3) Kaçak tüketimi ile kaçağa ilişkin normal tüketim hesabında esas alınacak sürelerin toplamı, 12 ayı geçemez. Yapılacak hesaplamada tüketimin yapıldığı kabul edilen dönemlerdeki birim fiyatlar dikkate alınır ve gecikme zammı alınmaz.
c) 26. maddenin birinci fıkrasının (c) bendi çerçevesindeki tespitlerde; kaçak elektrik enerjisi kullanımına ilişkin olarak yapılacak hesaplamada esas alınacak süre, tüketicinin tespite konu elektrik enerjisinin kesildiği tarih ile kaçak tespitinin yapıldığı tarih arasındaki süredir.” şeklinde düzenlemeler mevcuttur.
Somut olayda; davalının kaçak enerji tüketimi yaptığı dosya kapsamından sabittir. Davalının kullanımı yönetmeliğin 26. Maddesinin c fıkrası kapsamında kalmakta olup, aynı yönetmeliğin 29. Maddesi uyarınca kaçak tüketimi ile kaçağa ilişkin normal tüketim hesabında esas alınacak sürelerin toplamı 12 ayı geçemeyeceği belirtilmiştir. Mahkemece hükme esas alınan bilirkişi raporunda 372 gün üzerinden hesaplama yapılarak davacının bakiye alacağı hesaplandığından ve aleyhe istinaf olmadığından davacının alacağının eksik hesaplandığına yönelik istinaf istemleri yerinde görülmemiştir.
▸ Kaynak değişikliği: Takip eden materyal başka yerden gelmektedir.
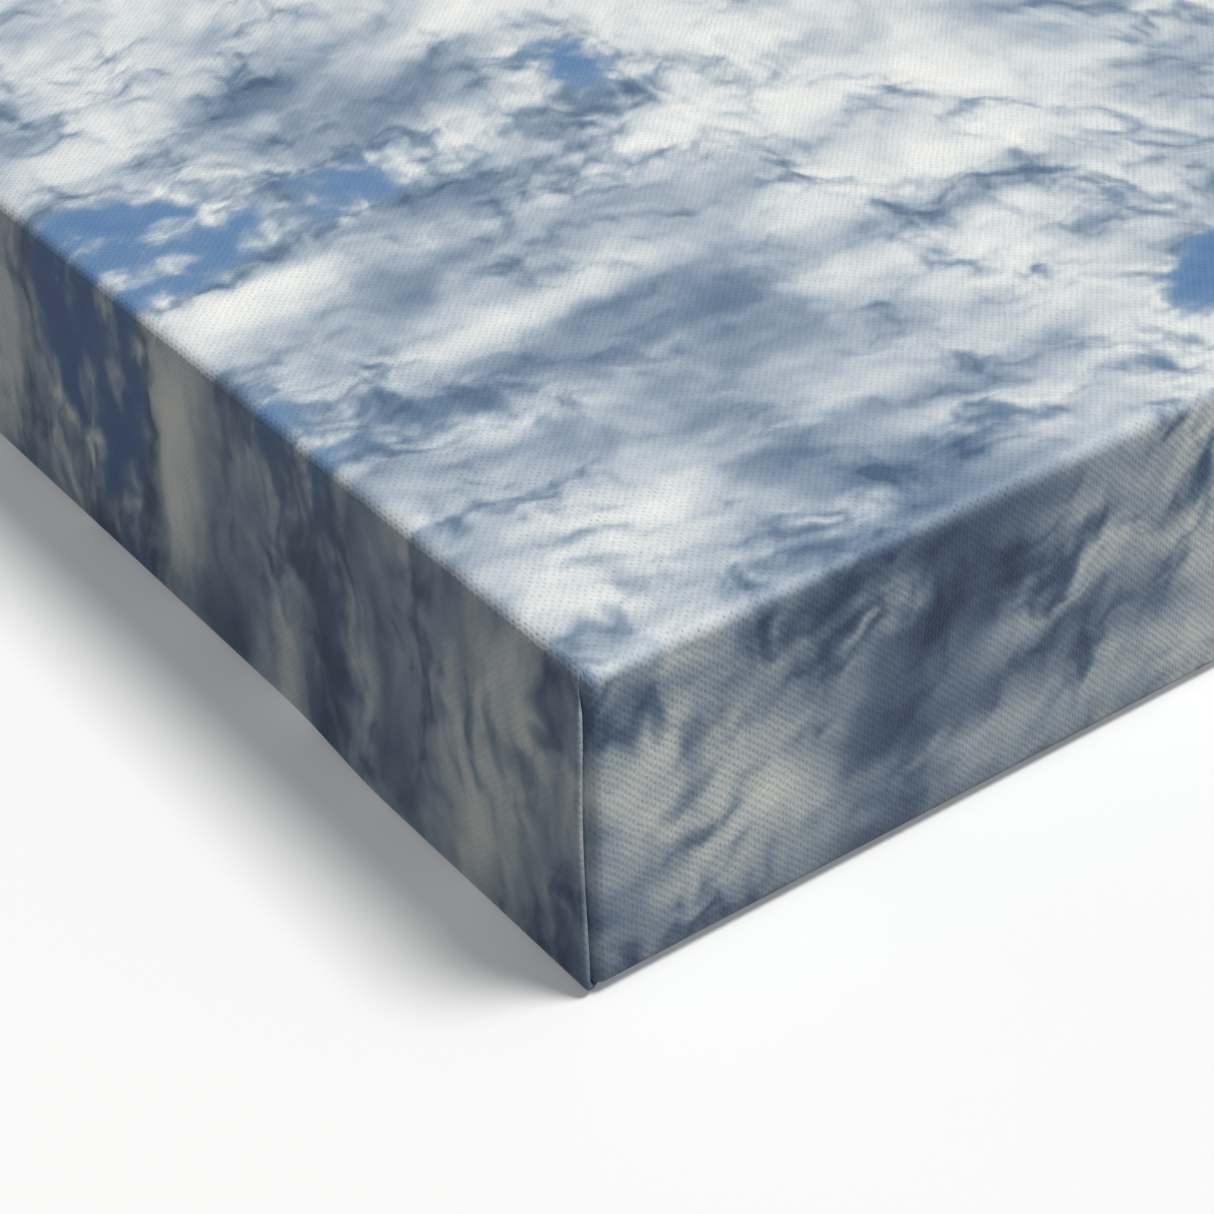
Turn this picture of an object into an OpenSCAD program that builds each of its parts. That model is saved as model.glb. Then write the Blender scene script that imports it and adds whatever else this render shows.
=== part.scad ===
// Gallery-wrapped stretched canvas, lying on its back with its picture up.
// +X runs along the picture's width, +Y up the picture and +Z out of its face.
// The origin is under the middle of the picture, on the surface that it lies on.
// Four mitred bars with keyed corners carry one printed cloth, stapled on the back.

/* [Picture] */
// Finished width of the picture
picture_w = 610; // [450:1:1000]
// Finished height of the picture
picture_h = 406; // [350:1:700]
// Finished depth, from the wall to the picture's face
picture_d = 38; // [36:0.5:50]

/* [Cloth] */
// Thickness of the primed cloth
cloth_t = 0.45; // [0.3:0.05:0.6]
// Width of the cloth that turns over onto the back
flap_w = 36; // [30:1:38]
// Outer radius of the cloth round the edges and corners
edge_r = 2; // [1.5:0.1:3]
// Extra layers of cloth in the ear folded over at each corner
ear_layers = 2; // [2:1:3]

/* [Stretcher bars] */
// Width of a bar, seen from the back
bar_w = 40; // [40:1:50]
// Width of the raised bead that the cloth bends over
bead_w = 8; // [6:0.5:12]
// How far the bar's front falls away from the cloth
front_fall = 5; // [3:0.5:6]
// Chamfer along the bar's inner back edge
back_chamfer = 1.5; // [0.5:0.5:3]

/* [Corner joints] */
// Height of the long bars' tongues above the bars' back
low_slot_h = 8; // [7:0.5:9]
// Height of the short bars' tongues above the bars' back
high_slot_h = 19; // [15:0.5:20]
// Width of the slots that the tongues and keys share
slot_t = 4.4; // [4:0.1:5]
// Solid wood left outside a tongue
tongue_wall = 10; // [8:0.5:14]

/* [Corner keys] */
// Length of a key
key_l = 42; // [38:1:46]
// Width of a key at its point
key_tip_w = 5; // [4:0.5:7]
// Angle of a key's sloping edge
key_angle = 16; // [10:1:18]
// How far each key draws out of its slot
key_travel = 22; // [10:1:24]
// Gap round a key and a tongue in their slot
key_gap = 0.2; // [0.1:0.05:0.3]

/* [Staples] */
// Width of a staple's crown
crown_w = 10; // [9:0.5:12]
// Length of a staple's legs
leg_l = 7; // [5:0.5:7.5]
// Width of the flattened wire
wire_w = 1.2; // [1:0.1:1.4]
// Thickness of the flattened wire
wire_t = 0.5; // [0.4:0.05:0.55]
// Greatest distance between two staples
staple_pitch = 52; // [40:1:80]
// Distance from the edge of the picture to the row of staples
staple_inset = 25; // [18:1:27]

/* [Strap hangers] */
// Distance from the top of the picture to the ring's axle
hanger_drop = 110; // [95:1:160]
// Width of the strap
strap_w = 10; // [9:0.5:12]
// Length of the strap, from the ring's axle to the screw
strap_l = 13; // [12:0.5:18]
// Thickness of the strap's sheet steel
strap_t = 0.8; // [0.7:0.05:1]
// Radius of the ring's wire
ring_wire_r = 1; // [0.9:0.05:1.1]
// Inner half width of the ring's eye
ring_r = 7.5; // [7:0.5:9]
// Length of the ring's straight arms
ring_arm = 5; // [4:0.5:8]

/* [Hidden] */
$fn = 48;
EAR_T = ear_layers * cloth_t;
BACK_Z = cloth_t + EAR_T;
FRONT_Z = picture_d - cloth_t;
FRAME_W = picture_w - 2 * cloth_t;
FRAME_H = picture_h - 2 * (cloth_t + EAR_T);
BAR_R = edge_r - cloth_t;
LOW_Z = BACK_Z + low_slot_h;
HIGH_Z = BACK_Z + high_slot_h;
TONGUE_T = slot_t - 2 * key_gap;
TONGUE_ROOT = 3;
KEY_START = tongue_wall + 2;
EAR_W = picture_d;
SKIN = 0.05;
ARC_STEPS = 6;
CORNER_STAPLES = [[32, 16, -45], [50, 20, 0]];
STAPLE_END = flap_w + EAR_W + crown_w;
STAPLE_TILT = 6;
HANGER_Y = picture_h / 2 - hanger_drop;
HANGER_X = FRAME_W / 2 - bar_w;
HANGER_Z = picture_d * 0.45;
AXLE_R = ring_wire_r + 0.05;
AXLE_H = strap_t + AXLE_R;
SCREW_HOLE_R = 1.75;
SCREW_R = 1.5;
SCREW_L = 13;
SCREW_HEAD_R = 3.2;
SCREW_HEAD_H = 1.9;
RECESS_W = 0.9;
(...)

HMK m. 359/3 uyarınca; dosya kapsamındaki yazı, belge ve bilgilere, yasaya uygun gerektirici nedenlere, İlk Derece Mahkemesi kararının gerekçesinde dayanılan delillerle, delillerin tartışılması sonucu maddi olay ve hukuki değerlendirmede usul ve yasaya aykırı bir yön bulunmamasına, mahkemesince uzman bilirkişiden rapor alınarak davacının alacağını belirlendikten sonra bu bedele hükmedilmesinde usul ve yasaya aykırı yan olmamasına, HMK m. 355/1 gereği incelemenin istinaf dilekçesinde belirtilen sebeplerle sınırlı olarak yapılıp, re’sen gözetilmesi gereken, kamu düzenine herhangi bir aykırılığın da bulunmamasına, kararın istinaf edenin sıfatına göre usul ve esas yönünden hukuka uygun olduğu anlaşılmıştır.
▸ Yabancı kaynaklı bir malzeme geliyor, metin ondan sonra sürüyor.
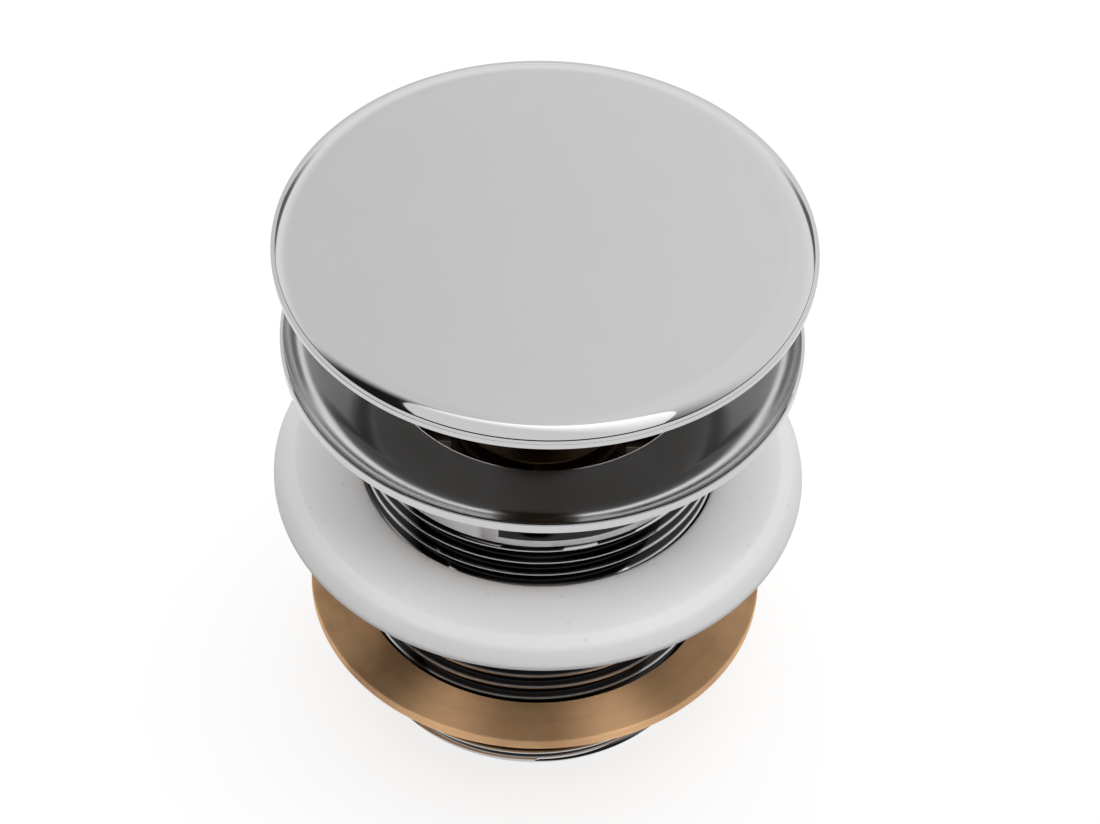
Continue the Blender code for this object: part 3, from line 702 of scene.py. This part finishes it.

Mahkemenin dosyada toplanan delillere göre, vermiş olduğu kararda usul ve yasaya aykırılık bulunmadığından istinaf talebinde bulunanın istinaf başvurusunun HMK.’nun 353/1-b-1 maddeleri uyarınca reddine dair aşağıdaki kararın verilmesi gerekmiştir
HÜKÜM: Gerekçesi yukarıda belirtildiği üzere;
1-İstinaf başvurusunun Hukuk Muhakemeleri Kanunu 353/1-b(1) maddesi gereğince ESASTAN REDDİNE,
2-Harçlar Kanunu gereğince alınması gereken 269,85.-TL istinaf karar harcının peşin yatırılan 428,37.-TL harçtan mahsubu ile bakiye 158,52.-TL harcın istinaf eden davacıya iadesine,
3-İstinaf ile ilgili yapılan masrafların istinaf talebinde bulunan üzerinde bırakılmasına,

4-Karar tebliği, harç, gider avansı iadesi ve diğer usulî işlemlerin, Hukuk Muhakemeleri Kanunu 302/5 ve 359/4 maddeleri gereğince İlk Derece Mahkemesi tarafından yerine getirilmesine,
Dair, dosya üzerinde yapılan inceleme sonunda, Hukuk Muhakemeleri Kanunu 362/1-a maddesi gereğince KESİN olmak üzere oybirliği ile karar verildi.